The Value of Peer Reviews

Published by Sam on Oct 6, 2017 at 14:41pm

Though we are exceedingly busy as a company at the moment I have managed to find an hour every week for the last month to finally start catching up with reviewing Ben's (and now Josh's) code.


When it comes to Ben this is a task that has been pushed back off the schedule for a while and I felt could not be put off any longer. Indeed, in an ideal world without schedules and resource restrictions code reviewing would be done thoroughly and often but sadly in a company with only 2 senior developers and projects clogging up the pipeline it is often the first thing off the schedule... that and writing blog posts which is why you will rarely see anything written by me or Andrew. Unlucky for you dear reader I am currently sitting on a plane with no internet connection and no IDE so you will have to read my musings on the matter.


Looking back at the previous code review for Ben and trying to pick things back up with the next chronological project (an internal tool we were writing to try and improve our estimate making based on past accuracy and current confidence) I was glad to see that though there were plenty of mistakes and a few anti patterns, he had not made many of the same mistakes and I was excited to see the markup was all valid! (only those who know me well will understand just how important this is to me)


Though I was visibly happy that he had improved and I made it clear that I was only too aware that the code was months old (and therefore trash in the eyes of the writer regardless of how experienced they are), I was expecting a bit of resentment, annoyance at my insistence in doing them or some pushback. But I was surprised to find that while Josh seemed quite worried about the prospect Ben seemed relatively pleased. In fact, while I was explaining to Josh how the process works he joined in talking about just how useful it can be.


When it came to his review he said there was nothing he disagreed with and assured me that many of the lessons I had highlighted were ones that he has since learnt. He also believed that as I continue catching up I would find him continuing to improve. I am halfway through looking at his code for the next project and it does look like lessons were learnt but I very much suspect that some issues would have slipped into the next project and the next as he learns the hard way something one of us could have pointed out earlier if we had kept up to date with the process. I am hoping the current schedule is one I can keep in future and I can save him some of this pain.


Josh seemed to take it a little more personally but it is his first experience and it is a process I don't think you really get in many other professions. If I was running a kitchen and a new chef made me a good tasting dish I would not then proceed to look at how well they sliced their ingredients, but the jury is no longer out for doing this kind of thing in our profession. As Karl Wiegers said in 2002 and Jeff Atwood echoed 11 years ago in 2006, peer reviews are 'one of the most powerful software quality tools available' and 'are the single biggest thing you can do to improve your code'.

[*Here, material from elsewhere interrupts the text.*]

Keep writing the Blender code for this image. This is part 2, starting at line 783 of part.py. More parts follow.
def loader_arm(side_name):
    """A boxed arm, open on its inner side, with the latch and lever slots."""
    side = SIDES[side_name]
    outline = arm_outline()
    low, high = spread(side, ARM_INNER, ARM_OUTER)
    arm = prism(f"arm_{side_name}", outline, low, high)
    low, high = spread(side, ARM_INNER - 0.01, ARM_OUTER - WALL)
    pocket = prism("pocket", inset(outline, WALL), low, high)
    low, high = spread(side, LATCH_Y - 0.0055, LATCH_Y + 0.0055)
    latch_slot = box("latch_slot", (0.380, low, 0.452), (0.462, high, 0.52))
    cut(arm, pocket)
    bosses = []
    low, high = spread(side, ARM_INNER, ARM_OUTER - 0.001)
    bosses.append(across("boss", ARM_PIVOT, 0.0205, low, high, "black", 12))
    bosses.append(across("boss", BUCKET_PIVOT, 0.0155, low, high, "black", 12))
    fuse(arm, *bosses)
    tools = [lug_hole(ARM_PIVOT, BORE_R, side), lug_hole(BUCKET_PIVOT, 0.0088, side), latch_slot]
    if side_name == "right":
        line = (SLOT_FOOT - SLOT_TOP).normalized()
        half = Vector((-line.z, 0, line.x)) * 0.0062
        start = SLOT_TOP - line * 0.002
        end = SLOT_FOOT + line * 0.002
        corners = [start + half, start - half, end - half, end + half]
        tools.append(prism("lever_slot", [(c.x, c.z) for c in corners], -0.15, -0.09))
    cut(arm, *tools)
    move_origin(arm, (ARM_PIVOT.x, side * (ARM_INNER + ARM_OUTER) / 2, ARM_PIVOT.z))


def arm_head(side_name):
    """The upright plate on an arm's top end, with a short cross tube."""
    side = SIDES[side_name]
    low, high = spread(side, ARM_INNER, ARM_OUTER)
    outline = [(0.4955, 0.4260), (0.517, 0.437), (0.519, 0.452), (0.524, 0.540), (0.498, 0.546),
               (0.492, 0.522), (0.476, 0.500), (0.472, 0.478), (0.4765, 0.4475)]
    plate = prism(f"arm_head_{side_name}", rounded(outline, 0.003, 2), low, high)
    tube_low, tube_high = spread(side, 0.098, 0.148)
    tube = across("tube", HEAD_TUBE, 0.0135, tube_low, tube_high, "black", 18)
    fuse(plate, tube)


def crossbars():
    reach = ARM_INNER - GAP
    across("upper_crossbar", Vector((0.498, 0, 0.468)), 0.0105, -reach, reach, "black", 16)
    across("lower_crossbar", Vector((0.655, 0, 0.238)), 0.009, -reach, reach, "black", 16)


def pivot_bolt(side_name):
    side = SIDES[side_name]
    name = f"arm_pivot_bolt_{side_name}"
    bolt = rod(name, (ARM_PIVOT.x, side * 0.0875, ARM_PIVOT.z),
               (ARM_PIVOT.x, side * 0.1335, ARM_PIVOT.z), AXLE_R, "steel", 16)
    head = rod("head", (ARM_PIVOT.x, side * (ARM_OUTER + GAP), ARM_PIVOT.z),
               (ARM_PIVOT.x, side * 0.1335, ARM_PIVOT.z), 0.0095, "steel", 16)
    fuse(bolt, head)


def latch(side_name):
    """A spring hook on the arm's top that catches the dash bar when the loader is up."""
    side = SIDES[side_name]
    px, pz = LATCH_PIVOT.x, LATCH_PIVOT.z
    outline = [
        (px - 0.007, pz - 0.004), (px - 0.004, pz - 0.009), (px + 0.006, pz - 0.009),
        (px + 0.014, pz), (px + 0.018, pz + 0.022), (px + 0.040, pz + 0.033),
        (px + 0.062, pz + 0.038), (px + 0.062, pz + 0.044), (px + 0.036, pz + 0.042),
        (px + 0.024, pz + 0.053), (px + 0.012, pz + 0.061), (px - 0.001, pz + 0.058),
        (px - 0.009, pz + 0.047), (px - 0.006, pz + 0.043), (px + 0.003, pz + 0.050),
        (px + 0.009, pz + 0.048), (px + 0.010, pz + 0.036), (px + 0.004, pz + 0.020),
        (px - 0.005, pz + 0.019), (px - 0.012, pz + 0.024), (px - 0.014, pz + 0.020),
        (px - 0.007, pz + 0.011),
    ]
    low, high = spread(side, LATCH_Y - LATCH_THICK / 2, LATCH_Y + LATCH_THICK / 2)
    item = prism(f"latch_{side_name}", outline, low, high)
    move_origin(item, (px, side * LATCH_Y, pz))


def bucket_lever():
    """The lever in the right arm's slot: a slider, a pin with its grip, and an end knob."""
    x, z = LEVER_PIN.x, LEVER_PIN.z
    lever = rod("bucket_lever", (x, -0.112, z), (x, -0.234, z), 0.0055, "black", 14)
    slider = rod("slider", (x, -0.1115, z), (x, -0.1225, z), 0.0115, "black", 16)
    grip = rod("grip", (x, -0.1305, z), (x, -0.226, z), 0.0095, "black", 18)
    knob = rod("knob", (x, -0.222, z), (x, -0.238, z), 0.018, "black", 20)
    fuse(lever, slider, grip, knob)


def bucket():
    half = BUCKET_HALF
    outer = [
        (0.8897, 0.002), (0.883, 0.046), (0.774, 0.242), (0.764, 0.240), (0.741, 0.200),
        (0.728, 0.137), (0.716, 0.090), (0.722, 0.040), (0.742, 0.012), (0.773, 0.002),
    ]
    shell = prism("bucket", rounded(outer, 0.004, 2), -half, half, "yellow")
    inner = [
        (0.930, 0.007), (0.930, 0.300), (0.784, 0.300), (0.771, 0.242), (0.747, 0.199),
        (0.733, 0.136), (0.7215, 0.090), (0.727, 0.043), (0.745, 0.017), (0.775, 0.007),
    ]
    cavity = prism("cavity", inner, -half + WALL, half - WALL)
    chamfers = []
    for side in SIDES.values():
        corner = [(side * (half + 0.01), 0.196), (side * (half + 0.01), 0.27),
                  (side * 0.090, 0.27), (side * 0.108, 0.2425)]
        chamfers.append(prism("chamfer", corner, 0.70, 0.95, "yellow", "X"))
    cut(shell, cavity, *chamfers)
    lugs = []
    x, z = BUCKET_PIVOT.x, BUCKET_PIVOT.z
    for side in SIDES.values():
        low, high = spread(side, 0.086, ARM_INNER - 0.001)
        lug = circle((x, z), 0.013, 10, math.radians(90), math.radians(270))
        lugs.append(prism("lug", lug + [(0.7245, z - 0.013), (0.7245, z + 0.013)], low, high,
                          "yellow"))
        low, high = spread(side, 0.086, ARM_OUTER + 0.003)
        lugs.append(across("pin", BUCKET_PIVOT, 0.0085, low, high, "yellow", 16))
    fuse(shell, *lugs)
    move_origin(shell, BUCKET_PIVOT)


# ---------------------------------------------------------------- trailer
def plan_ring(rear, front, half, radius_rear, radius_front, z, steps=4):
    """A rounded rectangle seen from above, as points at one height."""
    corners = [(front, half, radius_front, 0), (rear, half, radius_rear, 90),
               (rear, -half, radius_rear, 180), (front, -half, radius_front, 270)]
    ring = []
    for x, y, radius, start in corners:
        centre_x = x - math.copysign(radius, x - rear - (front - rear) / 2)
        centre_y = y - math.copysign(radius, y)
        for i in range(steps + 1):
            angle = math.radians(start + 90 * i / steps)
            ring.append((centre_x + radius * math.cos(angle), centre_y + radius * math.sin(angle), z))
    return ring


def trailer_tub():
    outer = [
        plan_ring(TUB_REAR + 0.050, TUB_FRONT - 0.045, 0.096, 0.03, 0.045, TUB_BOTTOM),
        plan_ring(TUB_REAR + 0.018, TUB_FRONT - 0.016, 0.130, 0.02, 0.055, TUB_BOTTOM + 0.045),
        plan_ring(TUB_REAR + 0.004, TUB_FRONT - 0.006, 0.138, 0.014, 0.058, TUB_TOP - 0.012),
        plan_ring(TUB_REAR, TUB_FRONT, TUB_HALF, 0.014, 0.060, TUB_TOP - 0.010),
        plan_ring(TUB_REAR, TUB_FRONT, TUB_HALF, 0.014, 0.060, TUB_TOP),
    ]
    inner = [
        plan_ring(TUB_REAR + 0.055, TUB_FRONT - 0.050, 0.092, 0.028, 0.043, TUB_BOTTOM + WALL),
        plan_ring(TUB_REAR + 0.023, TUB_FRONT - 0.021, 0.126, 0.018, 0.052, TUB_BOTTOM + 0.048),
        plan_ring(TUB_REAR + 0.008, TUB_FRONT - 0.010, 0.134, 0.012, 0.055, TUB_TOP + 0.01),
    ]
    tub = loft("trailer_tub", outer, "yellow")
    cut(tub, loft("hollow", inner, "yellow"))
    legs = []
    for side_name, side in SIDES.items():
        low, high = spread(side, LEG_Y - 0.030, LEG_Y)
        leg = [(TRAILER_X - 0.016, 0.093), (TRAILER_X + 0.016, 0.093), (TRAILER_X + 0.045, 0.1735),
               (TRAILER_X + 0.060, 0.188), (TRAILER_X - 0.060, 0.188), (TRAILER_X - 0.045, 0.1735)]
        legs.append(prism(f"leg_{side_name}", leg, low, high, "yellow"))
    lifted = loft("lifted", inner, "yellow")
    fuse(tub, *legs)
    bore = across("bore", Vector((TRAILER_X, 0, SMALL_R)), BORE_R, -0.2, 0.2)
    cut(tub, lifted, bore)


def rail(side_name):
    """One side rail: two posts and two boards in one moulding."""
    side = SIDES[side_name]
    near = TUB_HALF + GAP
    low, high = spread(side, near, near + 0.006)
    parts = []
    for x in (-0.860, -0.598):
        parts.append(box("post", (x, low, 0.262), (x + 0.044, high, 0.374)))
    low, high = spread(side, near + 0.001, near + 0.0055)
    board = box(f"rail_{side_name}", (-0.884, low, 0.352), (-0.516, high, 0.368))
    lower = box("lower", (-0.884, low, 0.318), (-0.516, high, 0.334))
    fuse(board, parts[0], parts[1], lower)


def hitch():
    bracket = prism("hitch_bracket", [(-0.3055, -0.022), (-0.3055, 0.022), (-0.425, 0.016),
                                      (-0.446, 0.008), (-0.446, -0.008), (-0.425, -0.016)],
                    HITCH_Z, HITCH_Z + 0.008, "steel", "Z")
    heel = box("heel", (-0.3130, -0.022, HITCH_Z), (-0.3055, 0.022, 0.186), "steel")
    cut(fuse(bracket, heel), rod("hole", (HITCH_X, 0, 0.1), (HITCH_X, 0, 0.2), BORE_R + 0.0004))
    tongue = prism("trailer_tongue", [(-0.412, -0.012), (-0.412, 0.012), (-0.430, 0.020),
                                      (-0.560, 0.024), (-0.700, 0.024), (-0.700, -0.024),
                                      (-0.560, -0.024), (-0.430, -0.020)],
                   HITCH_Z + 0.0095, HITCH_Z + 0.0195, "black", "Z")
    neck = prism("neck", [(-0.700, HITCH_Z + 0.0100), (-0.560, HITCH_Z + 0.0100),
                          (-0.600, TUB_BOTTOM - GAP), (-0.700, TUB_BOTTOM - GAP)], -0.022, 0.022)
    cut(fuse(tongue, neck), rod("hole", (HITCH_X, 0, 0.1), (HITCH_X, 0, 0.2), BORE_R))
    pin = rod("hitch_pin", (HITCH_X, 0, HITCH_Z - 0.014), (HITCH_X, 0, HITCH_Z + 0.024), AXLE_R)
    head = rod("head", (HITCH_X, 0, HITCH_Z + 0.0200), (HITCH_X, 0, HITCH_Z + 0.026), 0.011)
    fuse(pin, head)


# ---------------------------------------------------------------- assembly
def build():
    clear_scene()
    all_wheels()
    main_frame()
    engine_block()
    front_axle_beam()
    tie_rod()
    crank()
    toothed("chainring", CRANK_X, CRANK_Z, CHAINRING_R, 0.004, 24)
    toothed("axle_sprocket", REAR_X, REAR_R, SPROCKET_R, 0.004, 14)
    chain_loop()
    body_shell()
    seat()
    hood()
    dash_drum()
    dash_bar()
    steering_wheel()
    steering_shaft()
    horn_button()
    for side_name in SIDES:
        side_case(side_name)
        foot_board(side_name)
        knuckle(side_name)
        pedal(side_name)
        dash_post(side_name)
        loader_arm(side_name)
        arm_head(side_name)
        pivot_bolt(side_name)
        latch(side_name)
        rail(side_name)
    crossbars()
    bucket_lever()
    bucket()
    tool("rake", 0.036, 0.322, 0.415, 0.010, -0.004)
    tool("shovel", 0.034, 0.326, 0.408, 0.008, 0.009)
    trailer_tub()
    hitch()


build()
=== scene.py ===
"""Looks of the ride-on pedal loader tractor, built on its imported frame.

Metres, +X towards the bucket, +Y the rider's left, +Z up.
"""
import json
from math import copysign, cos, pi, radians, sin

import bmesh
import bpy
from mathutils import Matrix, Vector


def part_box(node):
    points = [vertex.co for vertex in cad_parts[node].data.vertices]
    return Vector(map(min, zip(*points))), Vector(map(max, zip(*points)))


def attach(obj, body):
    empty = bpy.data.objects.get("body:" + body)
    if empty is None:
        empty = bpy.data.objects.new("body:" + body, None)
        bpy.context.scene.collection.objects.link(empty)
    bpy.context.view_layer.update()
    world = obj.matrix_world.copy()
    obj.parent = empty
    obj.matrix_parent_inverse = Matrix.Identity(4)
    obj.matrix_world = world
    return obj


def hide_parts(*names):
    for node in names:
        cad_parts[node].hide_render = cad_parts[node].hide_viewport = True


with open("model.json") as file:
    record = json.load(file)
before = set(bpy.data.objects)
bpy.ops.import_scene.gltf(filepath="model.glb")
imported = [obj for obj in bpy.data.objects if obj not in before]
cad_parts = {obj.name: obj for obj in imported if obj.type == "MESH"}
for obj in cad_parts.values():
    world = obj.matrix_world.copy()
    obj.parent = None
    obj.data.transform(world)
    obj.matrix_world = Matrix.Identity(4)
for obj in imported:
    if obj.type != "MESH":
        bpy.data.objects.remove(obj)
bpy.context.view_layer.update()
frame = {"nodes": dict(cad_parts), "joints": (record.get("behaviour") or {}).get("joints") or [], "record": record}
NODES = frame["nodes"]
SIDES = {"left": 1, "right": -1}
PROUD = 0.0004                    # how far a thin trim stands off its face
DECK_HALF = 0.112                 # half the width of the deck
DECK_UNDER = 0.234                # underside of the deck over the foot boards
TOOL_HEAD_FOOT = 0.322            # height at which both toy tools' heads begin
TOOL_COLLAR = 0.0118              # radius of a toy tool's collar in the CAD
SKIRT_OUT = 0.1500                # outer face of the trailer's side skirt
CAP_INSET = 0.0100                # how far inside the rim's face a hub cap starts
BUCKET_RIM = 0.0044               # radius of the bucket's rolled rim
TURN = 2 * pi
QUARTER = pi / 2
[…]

I have personally had what I consider less productive code reviews in the past. Two that come to mind is one where the reviewer disliked a modern language feature simply because they couldn't read it easily and one that have ended in a heated battle because I have a different code style. Both these criticisms and debates are worthy of a separate post, but even in those instances I feel the act of defending my actions and design decisions turned me into a better developer than if no one had mentioned it at all.


Finding enough time for Andrew and I to review each other’s code seems a little farfetched at the moment but as Ben learns enough to start picking up some of the more complicated work I am hoping I too can get in on the code review action. Maybe sometime soon I will be filled with the same anxiety one reserves for code reviews again.